I have the following pandas dataframe:
pd.DataFrame({'keys': {3: 'brandId', 5: 'price', 14: 'sizes', 18: 'brandId', 20: 'price', 29: 'sizes', 30: 'condition', 31: 'condition', 32: 'colour', 33: 'age', 36: 'brand', 40: 'colour', 41: 'brand', 44: 'productType', 50: 'brandId', 52: 'price', 61: 'sizes', 62: 'condition', 63: 'colour', 64: 'age', 67: 'brand', 70: 'productType'}, 'values': {3: 925, 5: {'currencyName': 'GBP', 'priceAmount': '50.00', 'nationalShippingCost': '3.00'}, 14: {'id': 4, 'name': 'UK 4', 'quantity': 1}, 18: 925, 20: {'currencyName': 'GBP', 'priceAmount': '11.00', 'nationalShippingCost': '0.00'}, 29: {'id': 3, 'name': 'S', 'quantity': 1}, 30: {'id': 'used_like_new', 'name': 'Like new'}, 31: {'id': 'brand_new', 'name': 'Brand new'}, 32: {'id': 'multi', 'name': 'Multi'}, 33: {'id': 'modern', 'name': 'Modern'}, 36: 'chinese-laundry', 40: {'id': 'white', 'name': 'White'}, 41: 'chinese-laundry', 44: 'tshirts', 50: 925, 52: {'currencyName': 'GBP', 'priceAmount': '20.00', 'nationalShippingCost': '3.00'}, 61: {'id': 11, 'name': 'M', 'quantity': 1}, 62: {'id': 'brand_new', 'name': 'Brand new'}, 63: {'id': 'black', 'name': 'Black'}, 64: {'id': '90s', 'name': '90s'}, 67: 'chinese-laundry', 70: 'jackets'}})
Which looks like this:
keys values
3 brandId 925
5 price {'currencyName': 'GBP', 'priceAmount': '50.00'...
14 sizes {'id': 4, 'name': 'UK 4', 'quantity': 1}
18 brandId 925
20 price {'currencyName': 'GBP', 'priceAmount': '11.00'...
29 sizes {'id': 3, 'name': 'S', 'quantity': 1}
30 condition {'id': 'used_like_new', 'name': 'Like new'}
...
I want to flatten out the dictionary for specific values belonging to their key.

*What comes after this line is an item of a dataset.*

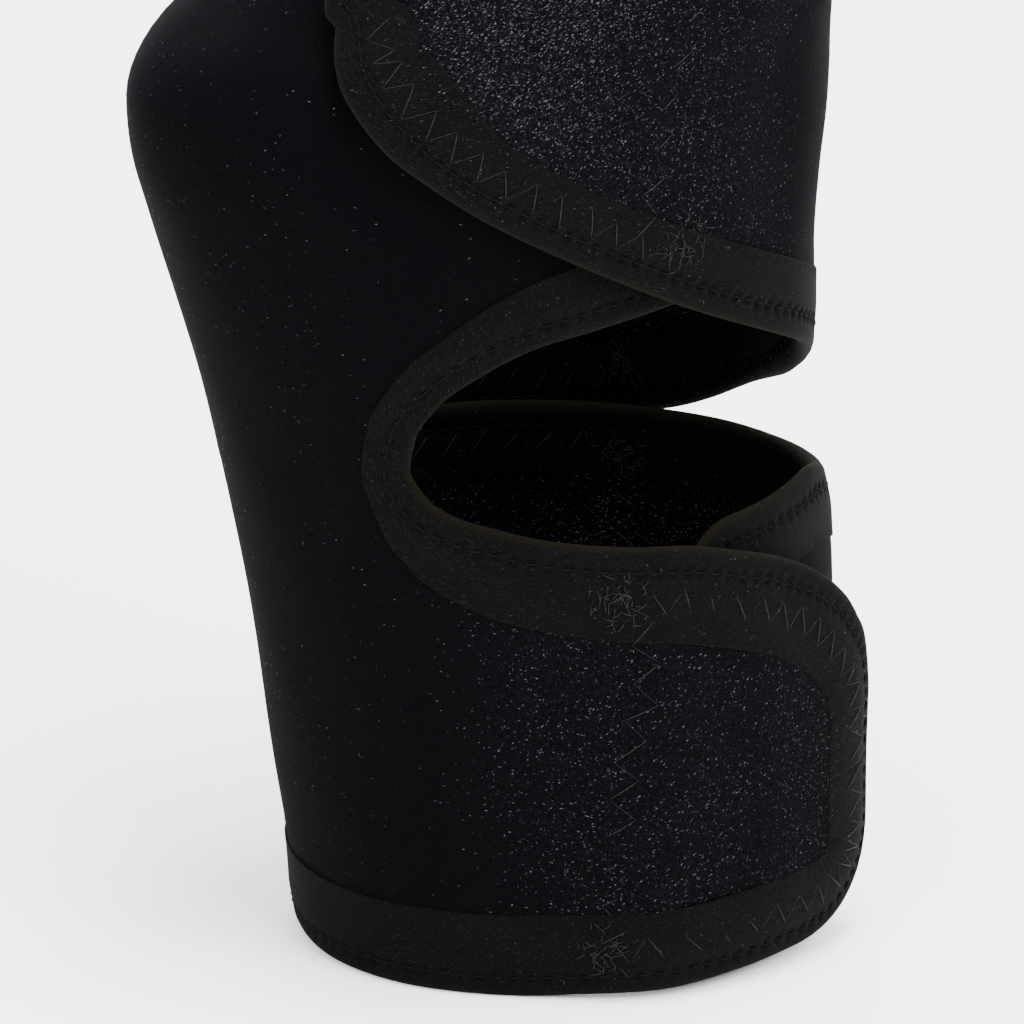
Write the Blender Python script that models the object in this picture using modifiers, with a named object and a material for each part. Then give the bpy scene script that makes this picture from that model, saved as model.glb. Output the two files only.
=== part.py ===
"""Ankle support: one padded sheet wrapped round the ankle, its two hook patches and the tape on its edge.

The sheet is described on a form: an angle round the upright axis (0 at the heel, 90 on the near side,
180 opposite the heel) and a height. Its four wings pass behind and over each other, so an angle runs on
past 180 where a wing goes round the back. Lengths are in metres.
"""

import math
from typing import NamedTuple

import bmesh
import bpy
import numpy as np

# Driving sizes
HEIGHT = 0.196
HEEL_REACH = 0.0765
BACK_REACH = 0.0394
HALF_WIDTH = 0.0397
SHEET = 0.003
TAPE = 0.0007
TAPE_WIDTH = 0.011
PATCH = 0.001
CLEARANCE = 0.00045
LAYER_CLEARANCE = 0.0005
PATCH_SEAT = 0.0004
PATCH_MARGIN = 0.002
END_RADIUS = 0.0145
FLAP_RADIUS = 0.0155
STRAP_RADIUS = 0.017
END_STEP = 0.008

# What follows from them
RIM = TAPE + CLEARANCE
LIFT = SHEET + RIM + LAYER_CLEARANCE + max(RIM, PATCH + PATCH_SEAT)
TAPE_FACE = SHEET / 2 + RIM

# Angles in degrees
NEAR_ROOT = 41.7
FAR_ROOT = -43.0
FLAP_TIP = 136.0
NEAR_END = 119.0
FAR_END = -270.0
STRAP_TIP = -338.0
LOWER_STEP = 11.5
UPPER_STEP = 9.7
SEAM_PARTS = 9
CLOSEST_COLUMNS = 1.2
LOWER_ROWS = 10
UPPER_ROWS = 14
PATCH_ROWS = 6
NARROWEST_MARGIN = 0.2

# The form's sections. height: share of HEIGHT; heel, back, side: shares of HEEL_REACH, BACK_REACH, HALF_WIDTH
SECTIONS = (
    (0.000, 0.592, 0.950, 0.935),
    (0.061, 0.602, 0.985, 0.970),
    (0.153, 0.638, 1.000, 0.990),
    (0.255, 0.678, 1.015, 1.000),
    (0.367, 0.739, 0.985, 0.982),
    (0.469, 0.805, 0.880, 0.957),
    (0.571, 0.888, 0.862, 0.947),
    (0.643, 0.950, 0.900, 0.942),
    (0.694, 0.990, 0.945, 0.940),
    (0.735, 1.000, 0.955, 0.937),
    (0.776, 0.948, 0.955, 0.932),
    (0.816, 0.796, 0.950, 0.927),
    (0.867, 0.675, 0.945, 0.917),
    (0.929, 0.617, 0.940, 0.907),
    (1.000, 0.592, 0.936, 0.902),
)

# The bands' edges. angle: degrees; height: share of HEIGHT
LOWER_BAND_FOOT = (
    (FAR_END, 0.0), (50.0, 0.0), (65.0, 0.005), (75.0, 0.008), (90.0, 0.011), (105.0, 0.014),
    (FLAP_TIP, 0.017),
)
LOWER_BAND_TOP = (
    (FAR_END, 0.376), (-256.0, 0.387), (-225.0, 0.388),
    (-201.0, 0.368), (-160.0, 0.359), (-96.0, 0.372), (-55.0, 0.378), (-46.5, 0.383), (-43.6, 0.390),
    (FAR_ROOT, 0.400),
    (NEAR_ROOT, 0.456), (42.5, 0.446), (44.0, 0.436), (47.4, 0.4250), (58.5, 0.409), (80.0, 0.392),
    (91.4, 0.383), (100.0, 0.370), (110.0, 0.352), (118.0, 0.332), (124.0, 0.311), (130.0, 0.281),
    (134.5, 0.244), (FLAP_TIP, 0.215),
)
UPPER_BAND_FOOT = (
    (STRAP_TIP, 0.870), (-335.5, 0.838), (-326.0, 0.800), (-311.0, 0.751), (-292.0, 0.678), (-262.0, 0.586),
    (-234.0, 0.522), (-206.0, 0.469), (-183.5, 0.420), (-167.0, 0.389), (-147.0, 0.352), (-125.0, 0.342),
    (-107.0, 0.346), (-95.0, 0.360), (-85.0, 0.383), (-73.0, 0.401), (-60.0, 0.410), (-46.5, 0.415),
    (-43.6, 0.410), (FAR_ROOT, 0.400),
    (NEAR_ROOT, 0.456), (42.5, 0.466), (44.0, 0.478), (50.6, 0.511), (61.8, 0.541), (71.4, 0.558),
    (84.6, 0.567), (102.0, 0.5745), (NEAR_END, 0.579),
)
UPPER_BAND_TOP = ((STRAP_TIP, 1.0), (NEAR_END, 1.0))

# Columns that the strips have besides the evenly spaced ones
FAR_COLUMNS = (-92.0, -85.0, -78.0, -71.0, -64.0, -57.0, -51.0, -46.5, -43.6, FAR_ROOT)
NEAR_COLUMNS = (NEAR_ROOT, 42.5, 44.0, 47.4, 53.0, 59.0, 65.0, 71.0, 78.0, 85.0, 91.0)
SEAM_PART = (NEAR_ROOT - FAR_ROOT) / SEAM_PARTS
SEAM_COLUMNS = tuple(FAR_ROOT + SEAM_PART * k for k in range(1, SEAM_PARTS))
FLAP_COLUMNS = (110.0,)
STRAP_COLUMNS = (
    -335.5, -331.0, -323.6, -318.5, -314.0, -308.0, -244.0, -238.0, -231.0, -224.0, -217.0, -210.0, -203.0,
    -190.0, -184.0, -178.0, -172.0, -166.5, -161.0, -155.0,
)
CORNER_SHARES = (0.076, 0.293, 0.617, 1.0)

# How far a band stands out from the form where it lies over the other layer.
# angle: degrees; lift: share of LIFT
STRAP_LAYERS = (
    (-43.0, 0.0), (-85.0, 1.0), (-158.0, 1.0), (-190.0, 0.35), (-203.0, 0.35), (-238.0, 1.0),
)
FLAP_LAYERS = ((50.0, 0.0), (85.0, 1.0), (108.0, 1.0), (FLAP_TIP, 1.42))

# The hook patches, from their straight end to their rounded tip. Degrees
LOWER_PATCH = (78.0, 117.5)
UPPER_PATCH = (-266.0, -319.0)
PATCH_CORNER = 9.0
PATCH_TIP_CUT = 0.3

# The tape stands past the sheet's cut edge, so the cut keeps that far inside the edges above. Degrees
RIM_GROWTH = 4.0

# The tape is gathered narrower round the openings' tight roots
ROOT_NARROWING = 0.35
ROOT_SPREAD = 0.006

TAPE_COLOUR = (0.022, 0.021, 0.02)


class Edge(NamedTuple):
    """A band's foot (side -1) or top (side 1), with the radius of its rounded corners by their angle."""

    band: str
    table: tuple
    side: int
    corners: dict


class Band(NamedTuple):
    """A band's two edges and the angles of its columns."""

    foot: Edge
    top: Edge
    columns: list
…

For example, grab only the value from priceAmount, and the value from name in any other dictionary key.
So expected output:
keys values
3 brandId 925
5 price 50.00
14 sizes UK 4
18 brandId 925
20 price 11.00
29 sizes S
30 condition Like new}
I can do this with the following, which takes an awfully long time if I had more to replace!
price_data = []
for price in data[data['keys'].str.contains('price', na=False)].values:
price_data.append(price[1]['priceAmount'])
condition_data = []
for condition in data[data['keys'].str.contains('condition', na=False)].values:
condition_data.append(condition[1]['name'])
age_data = []
for age in data[data['keys'].str.contains('age', na=False)].values:
age_data.append(age[1]['name'])
sizes_data = []
for sizes in data[data['keys'].str.contains('sizes', na=False)].values:
sizes_data.append(sizes[1]['name'])
colour_data = []
for colour in data[data['keys'].str.contains('colour', na=False)].values:
colour_data.append(colour[1]['name'])
#replace the values
data=data.replace(data[data['keys'].str.contains('price', na=False)]['values'].values, price_data)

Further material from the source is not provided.